# [Exercise directions]
The material below contains a line with "restrictor_x = width - RESTRICTOR_INSET" and a line with "if empty is". Copy exactly those two lines and all lines between them.

# [Data]
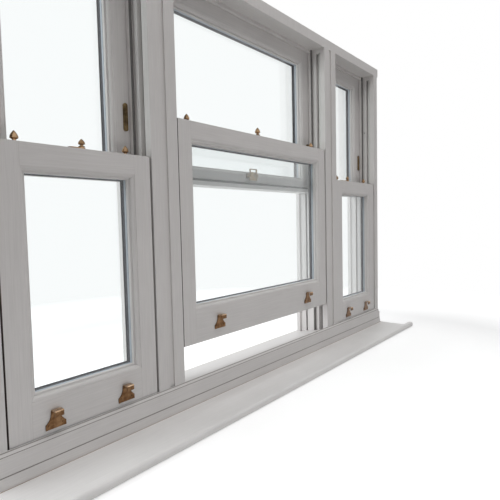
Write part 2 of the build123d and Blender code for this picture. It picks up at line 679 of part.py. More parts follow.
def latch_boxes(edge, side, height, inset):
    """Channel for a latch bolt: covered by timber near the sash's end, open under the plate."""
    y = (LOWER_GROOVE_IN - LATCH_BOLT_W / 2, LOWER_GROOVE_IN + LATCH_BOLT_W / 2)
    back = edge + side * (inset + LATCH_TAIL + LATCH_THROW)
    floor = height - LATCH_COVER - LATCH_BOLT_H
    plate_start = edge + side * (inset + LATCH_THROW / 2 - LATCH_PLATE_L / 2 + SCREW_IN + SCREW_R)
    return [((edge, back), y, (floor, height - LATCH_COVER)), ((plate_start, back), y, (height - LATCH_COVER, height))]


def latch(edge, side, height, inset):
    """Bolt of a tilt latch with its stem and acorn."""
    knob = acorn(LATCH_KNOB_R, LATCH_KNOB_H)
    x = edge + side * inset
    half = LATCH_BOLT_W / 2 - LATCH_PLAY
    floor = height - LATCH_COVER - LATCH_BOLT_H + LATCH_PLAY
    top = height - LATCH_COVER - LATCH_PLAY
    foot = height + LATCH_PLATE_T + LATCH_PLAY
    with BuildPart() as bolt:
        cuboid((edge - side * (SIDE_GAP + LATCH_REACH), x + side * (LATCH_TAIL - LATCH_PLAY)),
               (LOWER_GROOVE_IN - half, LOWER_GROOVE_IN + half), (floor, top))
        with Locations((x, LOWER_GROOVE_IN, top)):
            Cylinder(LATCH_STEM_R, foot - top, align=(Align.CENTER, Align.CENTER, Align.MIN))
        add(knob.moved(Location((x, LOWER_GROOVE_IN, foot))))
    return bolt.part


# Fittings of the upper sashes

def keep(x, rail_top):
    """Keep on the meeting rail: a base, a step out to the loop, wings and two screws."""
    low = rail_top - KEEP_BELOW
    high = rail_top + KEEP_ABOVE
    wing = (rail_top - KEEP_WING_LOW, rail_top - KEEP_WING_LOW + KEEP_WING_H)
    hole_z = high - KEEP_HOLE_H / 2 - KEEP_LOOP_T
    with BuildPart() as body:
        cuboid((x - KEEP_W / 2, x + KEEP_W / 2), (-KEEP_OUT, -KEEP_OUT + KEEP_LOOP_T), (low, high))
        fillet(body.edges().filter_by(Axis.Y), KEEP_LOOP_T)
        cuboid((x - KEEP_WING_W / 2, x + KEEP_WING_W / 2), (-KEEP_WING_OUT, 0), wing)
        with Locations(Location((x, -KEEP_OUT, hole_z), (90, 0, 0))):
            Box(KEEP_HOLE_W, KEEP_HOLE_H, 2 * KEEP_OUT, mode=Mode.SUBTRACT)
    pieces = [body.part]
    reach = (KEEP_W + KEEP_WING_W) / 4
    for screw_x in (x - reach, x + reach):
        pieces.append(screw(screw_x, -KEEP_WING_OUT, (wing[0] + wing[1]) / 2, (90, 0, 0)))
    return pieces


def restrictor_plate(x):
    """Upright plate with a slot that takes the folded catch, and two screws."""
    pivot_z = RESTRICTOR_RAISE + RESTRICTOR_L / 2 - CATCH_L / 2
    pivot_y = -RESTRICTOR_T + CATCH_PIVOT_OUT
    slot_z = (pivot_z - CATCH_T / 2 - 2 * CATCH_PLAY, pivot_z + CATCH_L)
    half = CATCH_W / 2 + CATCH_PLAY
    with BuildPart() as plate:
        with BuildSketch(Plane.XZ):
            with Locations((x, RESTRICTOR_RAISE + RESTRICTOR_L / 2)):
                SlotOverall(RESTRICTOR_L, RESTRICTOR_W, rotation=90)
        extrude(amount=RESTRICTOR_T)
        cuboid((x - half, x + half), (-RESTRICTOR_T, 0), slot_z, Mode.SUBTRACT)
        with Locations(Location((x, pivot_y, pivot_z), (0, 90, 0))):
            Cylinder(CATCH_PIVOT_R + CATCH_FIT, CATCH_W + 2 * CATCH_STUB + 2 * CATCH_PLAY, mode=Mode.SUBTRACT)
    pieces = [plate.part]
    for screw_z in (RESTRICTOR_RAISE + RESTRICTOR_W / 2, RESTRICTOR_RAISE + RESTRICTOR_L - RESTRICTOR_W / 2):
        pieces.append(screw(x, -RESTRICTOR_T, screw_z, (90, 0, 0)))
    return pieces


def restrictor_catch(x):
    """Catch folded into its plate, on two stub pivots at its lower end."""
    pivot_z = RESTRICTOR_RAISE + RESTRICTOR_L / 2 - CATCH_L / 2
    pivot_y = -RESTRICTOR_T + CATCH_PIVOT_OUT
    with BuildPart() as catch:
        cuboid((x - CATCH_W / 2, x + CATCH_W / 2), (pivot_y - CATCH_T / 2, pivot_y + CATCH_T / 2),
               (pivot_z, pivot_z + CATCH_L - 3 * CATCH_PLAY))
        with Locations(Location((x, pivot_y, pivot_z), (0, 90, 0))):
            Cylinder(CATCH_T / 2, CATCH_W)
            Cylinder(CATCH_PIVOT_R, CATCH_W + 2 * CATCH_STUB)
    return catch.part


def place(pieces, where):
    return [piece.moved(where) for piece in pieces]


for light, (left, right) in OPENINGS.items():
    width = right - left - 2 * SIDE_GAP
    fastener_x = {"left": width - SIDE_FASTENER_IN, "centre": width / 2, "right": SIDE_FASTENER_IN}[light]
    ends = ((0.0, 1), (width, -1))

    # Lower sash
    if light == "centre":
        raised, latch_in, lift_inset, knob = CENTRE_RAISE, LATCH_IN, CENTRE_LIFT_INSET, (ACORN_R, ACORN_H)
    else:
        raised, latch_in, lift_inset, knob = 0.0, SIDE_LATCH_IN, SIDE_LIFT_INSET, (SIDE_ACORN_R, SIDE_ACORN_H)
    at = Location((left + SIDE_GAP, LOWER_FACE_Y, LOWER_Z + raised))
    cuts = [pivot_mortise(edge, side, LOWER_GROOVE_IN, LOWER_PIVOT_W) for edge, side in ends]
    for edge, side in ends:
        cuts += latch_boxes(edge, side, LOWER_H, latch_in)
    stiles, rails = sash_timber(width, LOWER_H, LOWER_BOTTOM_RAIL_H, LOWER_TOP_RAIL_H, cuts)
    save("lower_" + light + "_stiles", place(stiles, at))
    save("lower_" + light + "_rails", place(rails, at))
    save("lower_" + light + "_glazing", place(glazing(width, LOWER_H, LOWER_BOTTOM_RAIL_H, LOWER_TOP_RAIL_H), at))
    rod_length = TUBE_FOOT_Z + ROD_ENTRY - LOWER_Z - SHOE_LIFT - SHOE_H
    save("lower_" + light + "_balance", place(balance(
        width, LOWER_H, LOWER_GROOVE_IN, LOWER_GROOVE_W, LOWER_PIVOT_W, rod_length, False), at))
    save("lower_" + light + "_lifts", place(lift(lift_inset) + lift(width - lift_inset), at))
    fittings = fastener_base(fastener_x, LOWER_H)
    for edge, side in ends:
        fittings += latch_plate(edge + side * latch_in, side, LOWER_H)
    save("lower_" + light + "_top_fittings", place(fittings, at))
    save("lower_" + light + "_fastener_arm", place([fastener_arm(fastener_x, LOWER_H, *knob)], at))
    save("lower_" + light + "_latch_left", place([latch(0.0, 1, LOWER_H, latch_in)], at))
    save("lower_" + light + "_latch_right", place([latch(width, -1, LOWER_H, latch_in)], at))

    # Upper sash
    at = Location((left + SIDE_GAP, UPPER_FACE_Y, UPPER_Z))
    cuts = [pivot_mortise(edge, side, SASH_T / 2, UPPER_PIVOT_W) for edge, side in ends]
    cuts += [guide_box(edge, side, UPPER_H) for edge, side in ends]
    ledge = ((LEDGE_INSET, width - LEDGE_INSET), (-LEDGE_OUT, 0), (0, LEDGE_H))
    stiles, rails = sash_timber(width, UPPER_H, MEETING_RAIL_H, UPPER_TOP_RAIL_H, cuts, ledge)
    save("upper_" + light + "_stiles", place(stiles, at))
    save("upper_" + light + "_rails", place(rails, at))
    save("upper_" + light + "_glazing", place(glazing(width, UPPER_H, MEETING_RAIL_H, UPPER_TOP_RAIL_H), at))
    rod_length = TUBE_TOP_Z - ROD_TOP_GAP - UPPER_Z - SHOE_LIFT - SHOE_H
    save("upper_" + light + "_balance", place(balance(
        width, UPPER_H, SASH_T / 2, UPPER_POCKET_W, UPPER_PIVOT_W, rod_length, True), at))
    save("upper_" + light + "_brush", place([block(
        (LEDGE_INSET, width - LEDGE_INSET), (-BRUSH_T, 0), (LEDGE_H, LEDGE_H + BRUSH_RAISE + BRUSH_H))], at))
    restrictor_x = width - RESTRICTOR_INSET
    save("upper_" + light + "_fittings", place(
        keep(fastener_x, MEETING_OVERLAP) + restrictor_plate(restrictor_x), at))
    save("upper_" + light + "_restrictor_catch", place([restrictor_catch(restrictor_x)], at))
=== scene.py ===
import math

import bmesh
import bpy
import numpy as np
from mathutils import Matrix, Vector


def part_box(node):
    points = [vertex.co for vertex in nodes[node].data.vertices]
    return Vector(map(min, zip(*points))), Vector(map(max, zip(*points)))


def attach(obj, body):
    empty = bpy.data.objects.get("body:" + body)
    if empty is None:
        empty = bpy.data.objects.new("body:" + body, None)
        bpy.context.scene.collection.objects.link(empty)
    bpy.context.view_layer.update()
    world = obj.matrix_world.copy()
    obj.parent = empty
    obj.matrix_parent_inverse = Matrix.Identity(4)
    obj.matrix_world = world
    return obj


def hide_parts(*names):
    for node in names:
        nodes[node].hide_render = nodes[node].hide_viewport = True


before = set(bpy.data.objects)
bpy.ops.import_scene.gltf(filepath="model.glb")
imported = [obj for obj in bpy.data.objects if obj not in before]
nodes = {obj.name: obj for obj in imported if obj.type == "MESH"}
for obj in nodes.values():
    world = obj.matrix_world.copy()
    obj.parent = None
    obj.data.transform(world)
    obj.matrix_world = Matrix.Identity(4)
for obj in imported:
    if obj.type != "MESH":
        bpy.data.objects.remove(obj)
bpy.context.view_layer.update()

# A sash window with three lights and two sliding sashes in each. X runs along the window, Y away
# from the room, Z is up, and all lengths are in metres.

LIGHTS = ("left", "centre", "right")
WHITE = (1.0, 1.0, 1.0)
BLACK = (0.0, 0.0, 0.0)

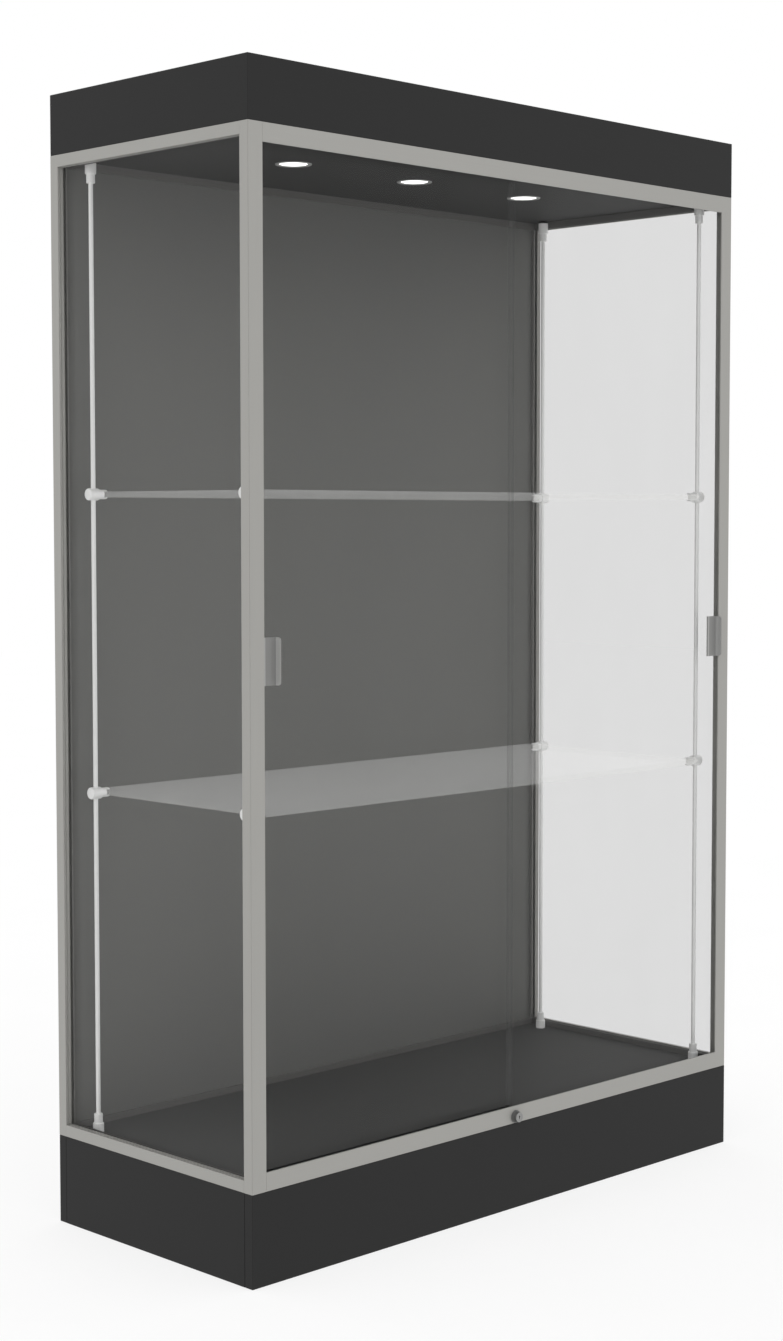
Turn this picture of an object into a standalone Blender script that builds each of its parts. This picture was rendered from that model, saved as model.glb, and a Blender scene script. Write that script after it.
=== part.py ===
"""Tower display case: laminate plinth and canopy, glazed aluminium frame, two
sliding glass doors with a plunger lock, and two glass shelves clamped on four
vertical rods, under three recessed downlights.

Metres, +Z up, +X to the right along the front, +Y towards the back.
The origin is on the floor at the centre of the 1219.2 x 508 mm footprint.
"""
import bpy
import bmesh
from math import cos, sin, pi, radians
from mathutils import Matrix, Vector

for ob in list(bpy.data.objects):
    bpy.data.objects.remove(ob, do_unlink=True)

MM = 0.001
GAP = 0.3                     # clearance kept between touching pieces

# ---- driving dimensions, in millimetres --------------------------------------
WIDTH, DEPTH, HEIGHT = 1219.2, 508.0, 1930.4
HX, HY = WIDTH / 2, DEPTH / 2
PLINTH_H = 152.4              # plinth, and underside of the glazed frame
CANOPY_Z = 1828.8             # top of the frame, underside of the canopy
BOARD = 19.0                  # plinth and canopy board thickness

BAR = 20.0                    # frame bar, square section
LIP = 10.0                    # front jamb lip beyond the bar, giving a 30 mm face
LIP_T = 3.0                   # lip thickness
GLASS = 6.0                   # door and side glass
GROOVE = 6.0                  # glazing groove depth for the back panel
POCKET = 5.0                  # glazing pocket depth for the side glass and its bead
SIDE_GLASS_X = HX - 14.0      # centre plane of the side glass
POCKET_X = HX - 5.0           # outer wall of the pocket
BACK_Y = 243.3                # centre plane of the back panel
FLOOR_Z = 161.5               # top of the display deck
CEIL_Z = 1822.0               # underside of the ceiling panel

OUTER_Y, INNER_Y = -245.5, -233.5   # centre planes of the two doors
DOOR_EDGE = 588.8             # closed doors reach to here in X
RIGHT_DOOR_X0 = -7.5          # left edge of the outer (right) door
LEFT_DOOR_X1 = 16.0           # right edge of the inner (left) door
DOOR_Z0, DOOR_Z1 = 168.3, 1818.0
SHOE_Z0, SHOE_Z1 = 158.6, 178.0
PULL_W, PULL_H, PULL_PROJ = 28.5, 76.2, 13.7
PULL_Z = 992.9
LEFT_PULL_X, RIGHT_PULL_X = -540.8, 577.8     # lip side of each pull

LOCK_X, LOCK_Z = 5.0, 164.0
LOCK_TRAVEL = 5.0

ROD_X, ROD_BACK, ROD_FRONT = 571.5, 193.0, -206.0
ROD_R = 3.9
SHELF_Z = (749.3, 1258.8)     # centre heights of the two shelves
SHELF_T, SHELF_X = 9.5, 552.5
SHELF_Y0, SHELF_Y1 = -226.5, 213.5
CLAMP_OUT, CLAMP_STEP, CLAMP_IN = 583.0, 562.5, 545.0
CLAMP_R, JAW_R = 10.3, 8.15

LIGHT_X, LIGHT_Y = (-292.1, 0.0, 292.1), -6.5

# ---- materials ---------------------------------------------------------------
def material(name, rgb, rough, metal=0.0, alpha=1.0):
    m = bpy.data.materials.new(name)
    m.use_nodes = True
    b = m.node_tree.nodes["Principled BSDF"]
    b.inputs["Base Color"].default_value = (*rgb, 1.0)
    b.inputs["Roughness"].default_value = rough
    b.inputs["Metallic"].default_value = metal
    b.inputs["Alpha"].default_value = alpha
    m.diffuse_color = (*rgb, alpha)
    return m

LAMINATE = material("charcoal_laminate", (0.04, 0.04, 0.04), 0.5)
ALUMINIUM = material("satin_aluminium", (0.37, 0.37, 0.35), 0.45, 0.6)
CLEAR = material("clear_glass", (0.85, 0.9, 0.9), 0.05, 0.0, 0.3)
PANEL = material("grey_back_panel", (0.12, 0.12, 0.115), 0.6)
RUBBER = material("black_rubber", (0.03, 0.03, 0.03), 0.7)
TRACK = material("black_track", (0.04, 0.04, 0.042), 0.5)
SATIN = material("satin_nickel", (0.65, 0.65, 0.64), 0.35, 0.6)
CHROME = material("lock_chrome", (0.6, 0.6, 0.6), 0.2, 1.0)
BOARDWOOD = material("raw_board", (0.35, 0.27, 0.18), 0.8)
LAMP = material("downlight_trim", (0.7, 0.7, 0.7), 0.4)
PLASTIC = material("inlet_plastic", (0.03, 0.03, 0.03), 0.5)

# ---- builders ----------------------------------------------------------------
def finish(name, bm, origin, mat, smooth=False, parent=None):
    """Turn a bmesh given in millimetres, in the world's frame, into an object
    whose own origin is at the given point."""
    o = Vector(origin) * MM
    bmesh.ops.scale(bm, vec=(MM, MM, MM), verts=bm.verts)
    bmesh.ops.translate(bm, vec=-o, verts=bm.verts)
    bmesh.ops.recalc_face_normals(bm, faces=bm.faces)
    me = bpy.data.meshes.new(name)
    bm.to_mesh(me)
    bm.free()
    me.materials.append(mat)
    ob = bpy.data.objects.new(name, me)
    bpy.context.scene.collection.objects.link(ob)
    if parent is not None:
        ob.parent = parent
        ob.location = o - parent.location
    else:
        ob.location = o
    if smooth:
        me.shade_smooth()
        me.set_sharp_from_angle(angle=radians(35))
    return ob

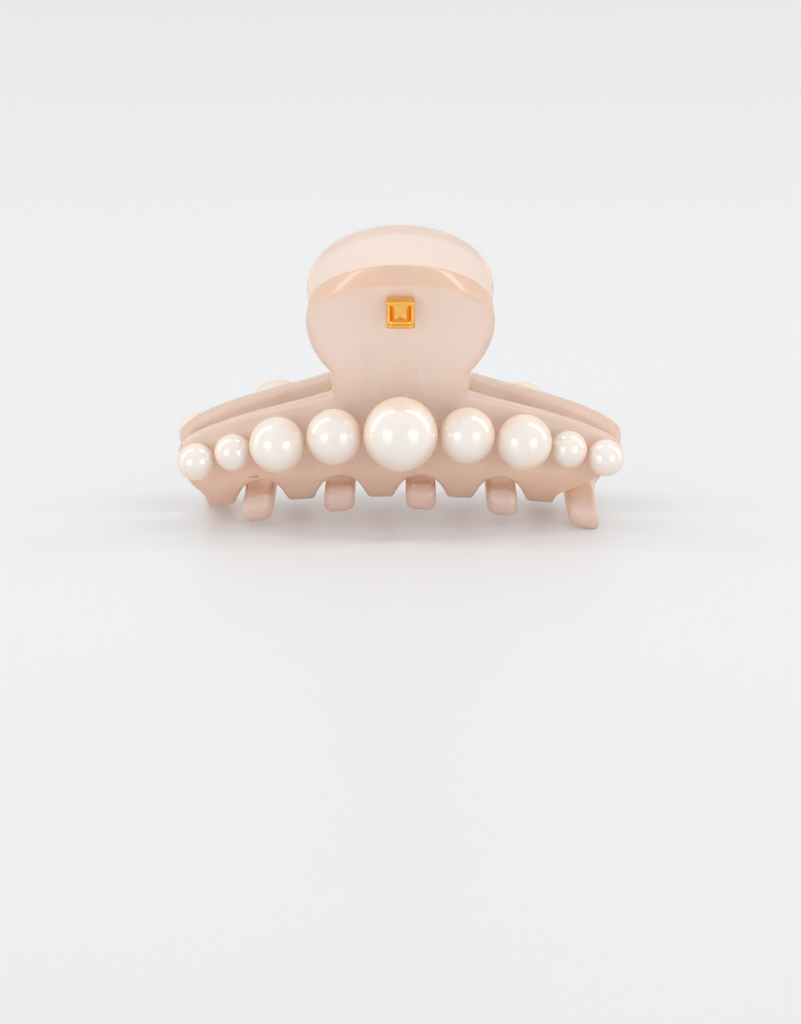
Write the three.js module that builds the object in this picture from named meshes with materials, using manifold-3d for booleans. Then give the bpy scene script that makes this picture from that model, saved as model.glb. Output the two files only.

# [Correct answer]
    restrictor_x = width - RESTRICTOR_INSET
    save("upper_" + light + "_fittings", place(
        keep(fastener_x, MEETING_OVERLAP) + restrictor_plate(restrictor_x), at))
    save("upper_" + light + "_restrictor_catch", place([restrictor_catch(restrictor_x)], at))
=== scene.py ===
import math

import bmesh
import bpy
import numpy as np
from mathutils import Matrix, Vector


def part_box(node):
    points = [vertex.co for vertex in nodes[node].data.vertices]
    return Vector(map(min, zip(*points))), Vector(map(max, zip(*points)))


def attach(obj, body):
    empty = bpy.data.objects.get("body:" + body)
    if empty is None:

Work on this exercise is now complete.